Funkadelic - 'The Electric Spanking of War Babies'
14/50

George Clinton had grand ambitions for Funkadelic’s 13th record, a loosely unified song cycle about Cold War paranoia, Baby Boomers and political conservatism. But due to clouded judgment, disjointed recording sessions and the interference of Warner Bros. (who censored Pedro Bell’s original cover and, according to Clinton, only pressed 90,000 copies of the LP), War Babies never achieved his complete vision. Still, aside from a few sonic quibbles, including a thin drum sound, the funk still reigns in full force — particularly on the swaggering “Electro Cuties” and “Funk Gets Stronger,” with its woozy bass harmonics and clipped horns. - R.R.

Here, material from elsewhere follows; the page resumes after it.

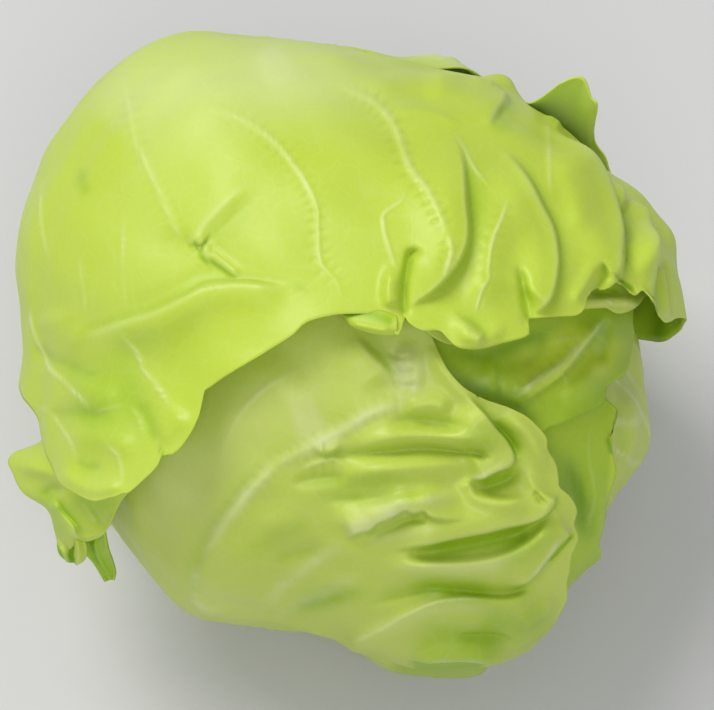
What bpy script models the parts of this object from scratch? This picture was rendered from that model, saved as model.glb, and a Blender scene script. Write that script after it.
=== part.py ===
"""A green cabbage as picked, standing on the flat cut of its stem.

Metres, +Z up. The origin is the middle of the stem's cut face. A tight inner head sits
round the stem's core, and eight loose leaves wrap over it, each on its own level: a
leaf's depth is how far it lies inside the outermost level. A leaf is a thin sheet over
the head. Its margin is given by points seen from the front and from above, in the
714 by 710 view described below, and by points on the far side as compass angles.
"""

import math
from dataclasses import dataclass

import bmesh
import bpy
import numpy as np

# Head, measured from its middle. The outline is its half-width square on to the view,
# every 15 degrees, anticlockwise from the right.
MIDDLE_HEIGHT = 0.073
HALF_DEPTH_NEAR = 0.090
HALF_DEPTH_FAR = 0.086
OUTLINE = (
    0.1070, 0.0985, 0.0905, 0.0905, 0.0905, 0.0890, 0.0870, 0.0935,
    0.1040, 0.1025, 0.1005, 0.0970, 0.0905, 0.0905, 0.0905, 0.0915,
    0.0935, 0.0925, 0.0925, 0.1045, 0.1115, 0.1090, 0.1080, 0.1090,
)
UNDERSIDE_DEPTH = 0.068
UNDERSIDE_SOFTNESS = 5.0

# The view that the seen points belong to: its size, where the head's middle lies in it,
# the size of one of its steps at that middle, and how it looks down on the head.
VIEW_WIDTH = 714
VIEW_HEIGHT = 710
VIEW_MIDDLE = (340.0, 348.0)
VIEW_STEP = 0.00029
VIEW_ELEVATION = math.radians(60.0)
VIEW_DISTANCE = 0.70

# Leaves.
LEAF_THICKNESS = 0.0013
LEAF_GRID = 20
LIFT_STARTS = 0.62
PETIOLE_HALF_ANGLE = 32.0
PETIOLE_RISE = 11.0

# Stem: (radius, height) from the cut face up to the core's tip.
STEM_PROFILE = (
    (0.0155, 0.0),
    (0.0170, 0.0015),
    (0.0165, 0.010),
    (0.0140, 0.024),
    (0.0095, 0.050),
    (0.0050, 0.064),
)
STEM_TIP_HEIGHT = 0.068
STEM_SIDES = 28
CORE_CLEARANCE = 0.0004

INNER_HEAD_DEPTH = 0.0216
INNER_HEAD_DETAIL = 4

MIDDLE = np.array([0.0, 0.0, MIDDLE_HEIGHT])
VIEW_RIGHT = np.array([1.0, 0.0, 0.0])
VIEW_UP = np.array([0.0, math.sin(VIEW_ELEVATION), math.cos(VIEW_ELEVATION)])
VIEW_OUT = np.array([0.0, -math.cos(VIEW_ELEVATION), math.sin(VIEW_ELEVATION)])


@dataclass(frozen=True)
class Margin:
    """One point of a leaf's margin: a direction from the head's middle, and its lift."""

    direction: tuple
    lift: float


@dataclass(frozen=True)
class Leaf:
    """A leaf: the direction of its middle, its depth, its margin and its colour."""

    name: str
    middle: tuple
    depth: float
    margin: tuple
    colour: tuple


def clear_scene():
    """Removes whatever the scene holds."""
    for obj in list(bpy.data.objects):
        bpy.data.objects.remove(obj, do_unlink=True)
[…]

Squeeze - 'East Side Story'
15/50

Paul Carrack was Squeeze’s keyboard player for less than a year in the early ‘80s — and during his original tenure, he only sang lead on one song: the blue-eyed soul gem “Tempted.” But in a quirky twist of fate, that tune became Squeeze’s first and most enduring U.S. hit. The rest of East Side Story otherwise sticks to their tried-and-true formula, with Glenn Tilbrook pulling bright melodies out of Chris Difford’s dense, erudite lyrics. But the band’s fourth album, co-produced by Elvis Costello, casts a wide stylistic net: flirting with country balladry on “Labelled With Love,” orchestral pop on “Vanity Fair” and psychedelic reverse tape effects on “There’s No Tomorrow.” - A.S.


Electric Light Orchestra - 'Time'
16/50

Electric Light Orchestra weathered the disco storm better than most of their contemporaries, given their inclination toward string arrangements and bubblegum melodies. But Jeff Lynne’s hitmaking peak wound down with Time, a good old-fashioned sci-fi concept album. The songwriter envisioned an epic double record, but the final LP was pared down to 13 tunes — including the pulsing, synth-heavy “From the End of the World” — that find melancholy romance in a story where a man goes 100 years into the future and misses his girlfriend. ELO’s grooves have always appealed to crate-diggers, and the synthy confections on Time have been sampled by everyone from Dead Prez and Curren$y to Killah Priest. - A.S.